> **DATASET EXCERPT**
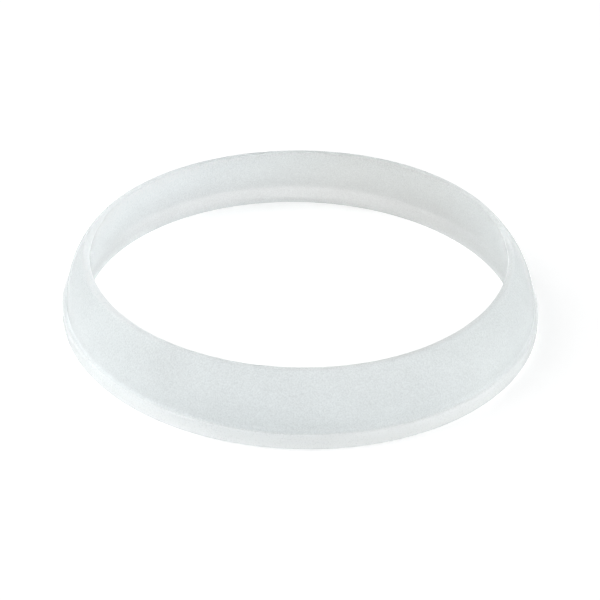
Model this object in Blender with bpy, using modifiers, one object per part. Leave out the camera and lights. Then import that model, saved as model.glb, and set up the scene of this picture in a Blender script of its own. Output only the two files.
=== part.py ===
"""Slip joint washer: the tapered sealing ring of a tubular drain joint, moulded in soft plastic.

The real washer is one moulded piece, so the model is one solid, turned about +Z. Its flat base
lies under the slip nut. The crowned flank above it wedges into the chamfered mouth of the
fitting, which squeezes the thin lip onto the pipe. Lengths are in metres. The origin is the
centre of the base, so the ring stands on Z = 0 with its lip upwards.
"""

import math

import bmesh
import bpy
from mathutils import Vector

NAME = "slip_joint_washer"

# Bore: snug on the pipe at the lip, and flared towards the base so that the pipe finds its way in
PIPE_DIAMETER = 0.0381
PIPE_CLEARANCE = 0.00005
BORE_FLARE = 0.0011
BORE_FOOT_ROUND = 0.0003

# Base: the flat face, and the low upright land that runs round its edge
BASE_WIDTH = 0.002025
LAND_HEIGHT = 0.00165
LAND_FOOT_ROUND = 0.0005
LAND_TOP_ROUND = 0.00018

# Flank: it starts at a narrow ledge on top of the land and leans in to the lip in a shallow arc
HEIGHT = 0.0067
LEDGE_WIDTH = 0.0004
LEDGE_GROOVE_ROUND = 0.00022
FLANK_CURVE_RADIUS = 0.0074
LIP_WALL = 0.0006
LIP_OUTER_ROUND = 0.00028
LIP_INNER_ROUND = 0.00012

# Flats in the full turn, along the flank and round each rounded edge
TURN_STEPS = 120
FLANK_STEPS = 7
ROUND_STEPS = 3

# Radii of the section's corners
LIP_BORE_RADIUS = PIPE_DIAMETER / 2 + PIPE_CLEARANCE
LIP_OUTER_RADIUS = LIP_BORE_RADIUS + LIP_WALL
BASE_BORE_RADIUS = LIP_BORE_RADIUS + BORE_FLARE
BASE_OUTER_RADIUS = BASE_BORE_RADIUS + BASE_WIDTH
FLANK_FOOT_RADIUS = BASE_OUTER_RADIUS - LEDGE_WIDTH

# Frosted natural polyethylene: milky white with a cool tint, soft satin gloss, glows a little
MILKY_WHITE = (0.76, 0.81, 0.81, 1.0)
SATIN_ROUGHNESS = 0.42
POLYETHYLENE_IOR = 1.51
MILKINESS = 0.35
LIGHT_REACH = (0.0016, 0.0019, 0.0020)


def clear_scene():
    """Remove every object, so that the file holds the washer alone."""
    for item in list(bpy.data.objects):
        bpy.data.objects.remove(item, do_unlink=True)


def arc_points(centre, start, end, steps):
    """Points from start to end, the short way round the circle about centre."""
    radius = (start - centre).length
    points = []
    for step in range(steps + 1):
        direction = (start - centre).slerp(end - centre, step / steps)
        points.append(centre + direction * radius)
    return points


def bowed_line(start, end, curve_radius, steps):
    """Points on the arc of curve_radius that joins start to end and bows to its left."""
    chord = end - start
    to_left = Vector((-chord.y, chord.x)).normalized()
    centre_depth = math.sqrt(curve_radius**2 - (chord.length / 2) ** 2)
    centre = (start + end) / 2 - to_left * centre_depth
    return arc_points(centre, start, end, steps)


def rounded_corner(before, corner, after, rounding):
    """The corner as an arc, whose ends reach at most halfway along the sides next to it."""
    if rounding == 0:
        return [corner]
    to_before = before - corner
    to_after = after - corner
    half_angle = to_before.angle(to_after) / 2
    reach = rounding / math.tan(half_angle)
    reach = min(reach, to_before.length / 2, to_after.length / 2)
    start = corner + to_before.normalized() * reach
    end = corner + to_after.normalized() * reach
    to_centre = (to_before.normalized() + to_after.normalized()).normalized()
    centre = corner + to_centre * reach / math.cos(half_angle)
    return arc_points(centre, start, end, ROUND_STEPS)


def washer_section():
    """The closed section, as (radius, height) points that run down the flank and up the bore."""
    lip_top = Vector((LIP_OUTER_RADIUS, HEIGHT))
    flank_foot = Vector((FLANK_FOOT_RADIUS, LAND_HEIGHT))
    flank = bowed_line(lip_top, flank_foot, FLANK_CURVE_RADIUS, FLANK_STEPS)
    corners = [(lip_top, LIP_OUTER_ROUND)]
    corners += [(point, 0) for point in flank[1:-1]]
    corners += [
        (flank_foot, LEDGE_GROOVE_ROUND),
        (Vector((BASE_OUTER_RADIUS, LAND_HEIGHT)), LAND_TOP_ROUND),
        (Vector((BASE_OUTER_RADIUS, 0)), LAND_FOOT_ROUND),
        (Vector((BASE_BORE_RADIUS, 0)), BORE_FOOT_ROUND),
        (Vector((LIP_BORE_RADIUS, HEIGHT)), LIP_INNER_ROUND),
    ]
    section = []
    for index, (corner, rounding) in enumerate(corners):
        before = corners[index - 1][0]
        after = corners[(index + 1) % len(corners)][0]
        section += rounded_corner(before, corner, after, rounding)
    return section


def section_mesh(name, section):
    """A mesh of the section's outline, standing on the XZ plane beside the axis."""
    shape = bmesh.new()
    corners = [shape.verts.new((radius, 0, height)) for radius, height in section]
    for index, corner in enumerate(corners):
        shape.edges.new((corners[index - 1], corner))
    mesh = bpy.data.meshes.new(name)
    shape.to_mesh(mesh)
    shape.free()
    return mesh


def add_turning(ring):
    """Turn the outline into a full ring, smooth all over but true on its flat faces."""
    turning = ring.modifiers.new("Turn", "SCREW")
    turning.axis = "Z"
    turning.angle = math.tau
    turning.steps = TURN_STEPS
    turning.render_steps = TURN_STEPS
    turning.use_smooth_shade = True
    ring.modifiers.new("Flat faces", "WEIGHTED_NORMAL")


def frosted_polyethylene():
    """Milky, slightly see-through plastic with a satin surface."""
    material = bpy.data.materials.new("frosted_polyethylene")
    material.use_nodes = True
    material.diffuse_color = MILKY_WHITE
    surface = material.node_tree.nodes["Principled BSDF"]
    surface.inputs["Base Color"].default_value = MILKY_WHITE
    surface.inputs["Metallic"].default_value = 0.0
    surface.inputs["Roughness"].default_value = SATIN_ROUGHNESS
    surface.inputs["IOR"].default_value = POLYETHYLENE_IOR
    surface.inputs["Subsurface Weight"].default_value = MILKINESS
    surface.inputs["Subsurface Radius"].default_value = LIGHT_REACH
    surface.inputs["Subsurface Scale"].default_value = 1.0
    return material


def build_washer():
    """The washer in a collection of its own."""
    collection = bpy.data.collections.new(NAME)
    bpy.context.scene.collection.children.link(collection)
    ring = bpy.data.objects.new(NAME, section_mesh(NAME, washer_section()))
    collection.objects.link(ring)
    add_turning(ring)
    ring.data.materials.append(frosted_polyethylene())
    return ring


clear_scene()
build_washer()
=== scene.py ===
# %% [markdown]
# # A slip joint washer in frosted plastic
#
# A slip joint washer is the soft tapered ring that seals a drain pipe where it slides into a
# fitting. This lesson dresses a measured part: the solid ring from the drawing office gives the
# size and the place, and the script models a finer ring in its space, with the frosted plastic,
# the light and the camera of a catalogue photograph.

import math

import bmesh
import bpy
from mathutils import Matrix, Vector


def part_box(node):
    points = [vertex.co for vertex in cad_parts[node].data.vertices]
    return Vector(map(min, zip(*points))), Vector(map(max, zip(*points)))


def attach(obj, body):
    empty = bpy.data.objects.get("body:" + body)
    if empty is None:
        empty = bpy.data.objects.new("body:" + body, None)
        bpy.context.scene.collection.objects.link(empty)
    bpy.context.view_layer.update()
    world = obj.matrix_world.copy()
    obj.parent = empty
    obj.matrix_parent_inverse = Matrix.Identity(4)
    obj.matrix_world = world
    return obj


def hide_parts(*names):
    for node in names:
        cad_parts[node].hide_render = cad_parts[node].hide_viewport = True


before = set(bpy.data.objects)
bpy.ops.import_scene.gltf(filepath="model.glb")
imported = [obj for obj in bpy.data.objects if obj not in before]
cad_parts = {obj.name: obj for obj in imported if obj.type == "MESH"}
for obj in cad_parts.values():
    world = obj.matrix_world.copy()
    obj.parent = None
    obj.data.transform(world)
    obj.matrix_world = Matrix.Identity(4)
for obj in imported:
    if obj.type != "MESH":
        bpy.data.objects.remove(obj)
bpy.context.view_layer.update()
part_low, part_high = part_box("slip_joint_washer")
print("solid washer from", part_low[:], "to", part_high[:])

# %% [markdown]
# ## The sizes of the section
#
# Everything about this ring is in its section, so its sizes come first, in metres. The outer
# radius and the height are read from the solid. The rest repeats the drawing: the bore at the
# lip and at the base, the wall at the lip, the upright land round the base, the narrow ledge on
# top of it, and the shallow arc of the flank.

# %% Sizes of the section
BASE_RADIUS = part_high.x
HEIGHT = part_high.z
LIP_BORE_RADIUS = 0.0191
LIP_WALL = 0.0006
BORE_FLARE = 0.0011
LAND_HEIGHT = 0.00165
LEDGE_WIDTH = 0.0004
FLANK_CURVE_RADIUS = 0.0074

LIP_RADIUS = LIP_BORE_RADIUS + LIP_WALL
BASE_BORE_RADIUS = LIP_BORE_RADIUS + BORE_FLARE
FLANK_FOOT_RADIUS = BASE_RADIUS - LEDGE_WIDTH
print("flank leans in from", FLANK_FOOT_RADIUS, "to", LIP_RADIUS)

# %% [markdown]
# ## Drawing the section
#
# The real mould was turned on a lathe, so the ring is a closed outline swept round an axis. The
# outline could be typed in as a list of points, but then nobody could change it. Here it grows
# from a plane, as it would by hand. Edit mode acts on what is selected, and a script has no
# mouse, so these helpers select the points of the section by their place.

# %% A few helpers for edit mode
SAME_PLACE = 0.000001


def select_points(mesh_object, wanted):
    """Select the points of the edited mesh that wanted() picks, and the edges between them."""
    bpy.ops.mesh.select_mode(type="VERT")
    bpy.ops.mesh.select_all(action="DESELECT")
    shape = bmesh.from_edit_mesh(mesh_object.data)
    for point in shape.verts:
        point.select = wanted(point.co)
    shape.select_flush_mode()
    bmesh.update_edit_mesh(mesh_object.data)
    return [point.co.copy() for point in shape.verts if point.select]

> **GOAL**
Exact duplication is required for the lines above, from the line that contains "bpy.context.scene.collection.children.link(collection)" to the line that contains "zip(*points))), Vector(map(max, zip(*points)))", inclusive; omit all others.

> **OUTPUT BELOW**
    bpy.context.scene.collection.children.link(collection)
    ring = bpy.data.objects.new(NAME, section_mesh(NAME, washer_section()))
    collection.objects.link(ring)
    add_turning(ring)
    ring.data.materials.append(frosted_polyethylene())
    return ring


clear_scene()
build_washer()
=== scene.py ===
# %% [markdown]
# # A slip joint washer in frosted plastic
#
# A slip joint washer is the soft tapered ring that seals a drain pipe where it slides into a
# fitting. This lesson dresses a measured part: the solid ring from the drawing office gives the
# size and the place, and the script models a finer ring in its space, with the frosted plastic,
# the light and the camera of a catalogue photograph.

import math

import bmesh
import bpy
from mathutils import Matrix, Vector


def part_box(node):
    points = [vertex.co for vertex in cad_parts[node].data.vertices]
    return Vector(map(min, zip(*points))), Vector(map(max, zip(*points)))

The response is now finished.